The Role of the Chinese Communist Party
While Chiang’s Nationalist government focused on conventional warfare, the Chinese Communist Party, led by Mao Zedong, adapted guerrilla tactics to wage war against the Japanese in the countryside. The CCP, with its strong base of support in rural areas, became an increasingly important player in the war. Mao’s forces engaged in partisan warfare, harassing Japanese supply lines and launching ambushes in remote regions. This strategy helped to tie down large numbers of Japanese troops, preventing them from consolidating their control over large areas.
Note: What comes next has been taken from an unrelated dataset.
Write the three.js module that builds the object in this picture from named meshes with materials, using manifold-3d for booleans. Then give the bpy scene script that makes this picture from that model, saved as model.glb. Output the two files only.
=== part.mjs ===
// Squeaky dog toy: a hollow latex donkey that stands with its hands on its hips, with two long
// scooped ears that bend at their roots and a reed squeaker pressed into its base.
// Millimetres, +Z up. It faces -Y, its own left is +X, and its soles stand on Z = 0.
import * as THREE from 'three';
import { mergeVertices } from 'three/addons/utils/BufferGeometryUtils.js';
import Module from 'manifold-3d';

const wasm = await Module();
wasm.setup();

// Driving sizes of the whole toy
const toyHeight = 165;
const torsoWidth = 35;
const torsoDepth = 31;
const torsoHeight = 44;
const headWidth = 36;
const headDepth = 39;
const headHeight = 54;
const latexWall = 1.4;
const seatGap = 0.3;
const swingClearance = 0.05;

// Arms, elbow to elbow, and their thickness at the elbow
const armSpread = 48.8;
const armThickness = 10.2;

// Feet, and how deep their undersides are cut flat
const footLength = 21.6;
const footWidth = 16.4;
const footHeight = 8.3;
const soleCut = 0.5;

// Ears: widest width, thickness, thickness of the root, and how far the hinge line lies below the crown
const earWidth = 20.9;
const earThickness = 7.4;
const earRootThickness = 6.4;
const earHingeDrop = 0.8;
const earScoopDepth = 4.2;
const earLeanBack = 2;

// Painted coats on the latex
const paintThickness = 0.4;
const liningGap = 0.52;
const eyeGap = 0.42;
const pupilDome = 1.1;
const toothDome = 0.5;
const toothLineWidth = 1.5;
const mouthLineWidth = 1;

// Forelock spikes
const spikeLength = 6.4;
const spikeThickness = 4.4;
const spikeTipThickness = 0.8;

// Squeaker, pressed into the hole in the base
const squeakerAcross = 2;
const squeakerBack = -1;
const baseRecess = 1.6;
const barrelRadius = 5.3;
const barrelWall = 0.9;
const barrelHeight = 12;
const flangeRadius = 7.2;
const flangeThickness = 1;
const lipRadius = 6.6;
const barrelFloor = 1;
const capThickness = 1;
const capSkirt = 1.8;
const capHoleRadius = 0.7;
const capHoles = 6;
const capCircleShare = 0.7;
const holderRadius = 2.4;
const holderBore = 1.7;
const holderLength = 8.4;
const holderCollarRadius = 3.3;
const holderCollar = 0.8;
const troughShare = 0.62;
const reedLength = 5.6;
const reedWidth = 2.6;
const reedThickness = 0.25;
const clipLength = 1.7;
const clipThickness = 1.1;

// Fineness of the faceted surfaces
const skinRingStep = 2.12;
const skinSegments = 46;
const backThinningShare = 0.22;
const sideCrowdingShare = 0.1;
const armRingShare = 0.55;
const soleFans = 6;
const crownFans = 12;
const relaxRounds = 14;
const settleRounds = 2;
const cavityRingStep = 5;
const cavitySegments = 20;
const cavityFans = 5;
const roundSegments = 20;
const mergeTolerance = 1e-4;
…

In addition to their military activities, the Communists also focused on winning the hearts and minds of the Chinese population, gaining significant support among peasants who were disillusioned with the Nationalist government’s corruption and inefficiency. By the end of the war, the CCP’s influence had grown substantially, and Mao’s forces were better positioned to take control of China after the Japanese surrender.

China and the Allies
Although China was a key member of the Allied Powers, it often found itself sidelined in discussions between the major powers, particularly the United States, the Soviet Union, and the United Kingdom. However, China received significant material and financial aid, particularly from the U.S., which provided weapons, supplies, and financial support through the Lend-Lease Act.
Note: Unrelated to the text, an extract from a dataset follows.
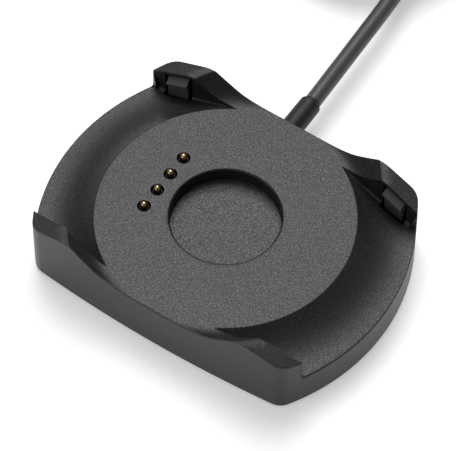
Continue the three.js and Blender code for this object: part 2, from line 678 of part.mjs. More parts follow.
// The plug: its boot, its moulded grip and the standard metal shell with its tongue and contacts.
const PLUG_BOOT_LENGTH = 9;
const PLUG_BOOT_RADII = [2.1, 2.7];
const OVERMOULD_LENGTH = 24;
const OVERMOULD_WIDTH = 15.6;
const OVERMOULD_HEIGHT = 7.4;
const OVERMOULD_CORNER = 2.2;
const SHELL_LENGTH = 18.75;
const SHELL_WIDTH = 12;
const SHELL_HEIGHT = 4.5;
const SHELL_CORNER = 0.5;
const SHELL_WALL = 0.35;
const SHELL_WINDOW = 2.3;
const SHELL_WINDOW_X = 8.5;
const SHELL_WINDOW_Y = 2.9;
const TONGUE_WIDTH = 11.1;
const TONGUE_THICKNESS = 1.7;
const TONGUE_DROP = 0.95;
const TONGUE_SHORTFALL = 1.4;
const CONTACT_YS = [-3.5, -1, 1, 3.5];
const CONTACT_LENGTHS = [9, 8, 8, 9];
const CONTACT_HALF_WIDTH = 0.5;
const CONTACT_THICKNESS = 0.2;
const CONTACT_START = 8;
const OVERMOULD_X = PLUG_START_X + PLUG_BOOT_LENGTH;
const SHELL_X = OVERMOULD_X + OVERMOULD_LENGTH;

// An outline in Y and Z, carried along +X from x0, at the plug's own height and line.
function plugPrism(shape, x0, length) {
  const options = { depth: length, bevelEnabled: false, curveSegments: 4 };
  const geometry = new THREE.ExtrudeGeometry(shape, options);
  geometry.rotateZ(Math.PI / 2);
  geometry.rotateY(Math.PI / 2);
  return solid(geometry.translate(x0, PLUG_Y, PLUG_Z));
}

const plugOvermould = () => plugPrism(
  roundedRectangle(OVERMOULD_WIDTH, OVERMOULD_HEIGHT, OVERMOULD_CORNER), OVERMOULD_X, OVERMOULD_LENGTH,
);

function plugBoot() {
  const length = PLUG_BOOT_LENGTH - 0.1;
  const profile = [[0, 0], [PLUG_BOOT_RADII[0], 0], [PLUG_BOOT_RADII[1], length], [0, length]];
  const geometry = new THREE.LatheGeometry(profile.map(([r, y]) => new THREE.Vector2(r, y)), SMALL_STEPS);
  return solid(geometry.rotateZ(-Math.PI / 2).translate(PLUG_START_X, PLUG_Y, PLUG_Z));
}

// The metal shell, with the two square windows that a socket's springs catch in.
function plugShell() {
  const [width, height] = [SHELL_WIDTH - 2 * SHELL_WALL, SHELL_HEIGHT - 2 * SHELL_WALL];
  const section = roundedRectangle(SHELL_WIDTH, SHELL_HEIGHT, SHELL_CORNER);
  const opening = roundedRectangle(width, height, SHELL_CORNER - 0.2);
  const skin = plugPrism(section, SHELL_X + 0.1, SHELL_LENGTH);
  let shell = skin.subtract(plugPrism(opening, SHELL_X, FAR));
  for (const side of [-1, 1]) {
    const [x, y] = [SHELL_X + SHELL_WINDOW_X, PLUG_Y + side * SHELL_WINDOW_Y];
    const half = SHELL_WINDOW / 2;
    shell = shell.subtract(box(x, x + SHELL_WINDOW, y - half, y + half, PLUG_Z, PLUG_Z + SHELL_HEIGHT));
  }
  return shell;
}

const plugTongue = () => plugPrism(
  roundedRectangle(TONGUE_WIDTH, TONGUE_THICKNESS, 0.2), SHELL_X + 0.2, SHELL_LENGTH - TONGUE_SHORTFALL,
).translate(0, 0, -TONGUE_DROP);

function plugContact(index) {
  const [x, y] = [SHELL_X + CONTACT_START, PLUG_Y + CONTACT_YS[index]];
  const z = PLUG_Z - TONGUE_DROP + TONGUE_THICKNESS / 2 + 0.05;
  const half = CONTACT_HALF_WIDTH;
  return box(x, x + CONTACT_LENGTHS[index], y - half, y + half, z, z + CONTACT_THICKNESS);
}

// ---------- assembly ----------

const dock = new THREE.Group();

function add(name, shape, material) {
  const geometry = shape instanceof THREE.BufferGeometry ? shape : geometryOf(shape);
  const mesh = new THREE.Mesh(geometry, material);
  mesh.name = name;
  dock.add(mesh);
}

add('outer_shell', outerShell(), satinBlack);
add('top_deck', topDeck(), sparkBlack);
add('bottom_cover', bottomCover(), moulding);

pinRows().forEach((y, i) => {
  add(`pin_barrel_${i + 1}`, barrel(y), brass);
  add(`pin_plunger_${i + 1}`, plunger(y), gold);
  add(`pin_spring_${i + 1}`, pinSpring(y), steel);
});
add('pin_block', pinBlock(), moulding);
add('circuit_board', circuitBoard(), boardGreen);
add('charge_chip', component(-7.6, -4.6, -2, 2, 1.0), chipBlack);
add('capacitor_1', component(-18.6, -17.0, 3.2, 4.2, 0.8), ceramic);
add('capacitor_2', component(-18.6, -17.0, -4.2, -3.2, 0.8), ceramic);
WIRE_COLOURS.forEach(([colour, hex], i) => add(`wire_${colour}`, wire(i), finish(hex, 0.5, 0)));

for (const { name, sx, sy } of posts) {
  add(`latch_${name}`, solid(atPost(geometryOf(latch()), sx, sy, LATCH_AXIS_Z)), moulding);
  add(`screw_${name}`, screw(sx * SCREW_X, sy * SCREW_Y), steel);
  add(`foot_${name}`, foot(sx * FOOT_X, sy * FOOT_Y), rubber);
}

add('strain_relief', strainRelief(), rubber);
add('lead_near', lead(NEAR_STRETCH, 12), jacket);
add('lead_coil', leadCoil(), jacket);
add('lead_far', lead(FAR_STRETCH, 24), jacket);
add('coil_tie', coilTie(), moulding);
add('plug_boot', plugBoot(), rubber);
add('plug_overmould', plugOvermould(), moulding);
add('plug_shell', plugShell(), steel);
add('plug_tongue', plugTongue(), moulding);
CONTACT_YS.forEach((_, i) => add(`plug_contact_${i + 1}`, plugContact(i), gold));

export default dock;
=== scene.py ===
"""The looks of a watch charging dock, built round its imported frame.

The scene is in metres, +Z up. Sub-assemblies hold their sizes in millimetres, as a drawing does,
and turn them to metres where a mesh is laid.
"""
import json
import logging
import math
from dataclasses import dataclass, field
from enum import Enum
from typing import Sequence

import bmesh
import bpy
import numpy as np
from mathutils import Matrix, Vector


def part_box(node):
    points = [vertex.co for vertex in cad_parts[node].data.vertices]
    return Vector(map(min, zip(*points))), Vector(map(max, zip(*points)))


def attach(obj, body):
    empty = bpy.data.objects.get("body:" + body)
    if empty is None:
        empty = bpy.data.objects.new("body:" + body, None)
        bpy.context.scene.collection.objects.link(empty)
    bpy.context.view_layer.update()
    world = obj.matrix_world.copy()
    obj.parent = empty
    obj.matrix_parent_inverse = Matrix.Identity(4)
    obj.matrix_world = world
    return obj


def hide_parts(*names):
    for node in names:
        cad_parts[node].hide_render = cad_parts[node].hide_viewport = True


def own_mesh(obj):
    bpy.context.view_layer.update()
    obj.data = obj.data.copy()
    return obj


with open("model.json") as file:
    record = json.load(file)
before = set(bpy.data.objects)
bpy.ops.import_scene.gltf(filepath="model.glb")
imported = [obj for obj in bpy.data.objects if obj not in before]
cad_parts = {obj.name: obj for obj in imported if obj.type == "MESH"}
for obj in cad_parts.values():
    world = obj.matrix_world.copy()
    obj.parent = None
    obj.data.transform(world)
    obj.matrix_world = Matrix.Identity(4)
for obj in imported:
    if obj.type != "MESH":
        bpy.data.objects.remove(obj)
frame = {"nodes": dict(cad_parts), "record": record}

logging.basicConfig(level=logging.INFO, format="%(message)s")
log = logging.getLogger("dock")

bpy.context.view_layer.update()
MM = 0.001
POSTS = [(end, side) for side in ("left", "right") for end in ("front", "back")]
SIGN = {"left": -1, "right": 1, "front": -1, "back": 1}


def mount_z(name: str) -> float:
    """Height of one of the record's mounts, in millimetres."""
    found = next(m for m in frame["record"]["mounts"] if m["name"] == name)
    return found["pos_m"][2] / MM


# ---------- finishes ----------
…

The American contribution to China’s war effort was crucial, with the Flying Tigers, a group of volunteer American pilots, providing air support and defending China’s skies from Japanese bombing raids. U.S. General Joseph Stilwell was also assigned to assist the Nationalist forces, though his relationship with Chiang Kai-shek was often strained due to political and military differences.
Despite these efforts, China was largely isolated from direct Allied military strategies in Europe and the Pacific. Nevertheless, the sheer scale of China’s struggle against Japan was pivotal in the overall war effort. By tying down a significant portion of the Japanese military, China effectively reduced Japan’s ability to fight elsewhere in the Pacific.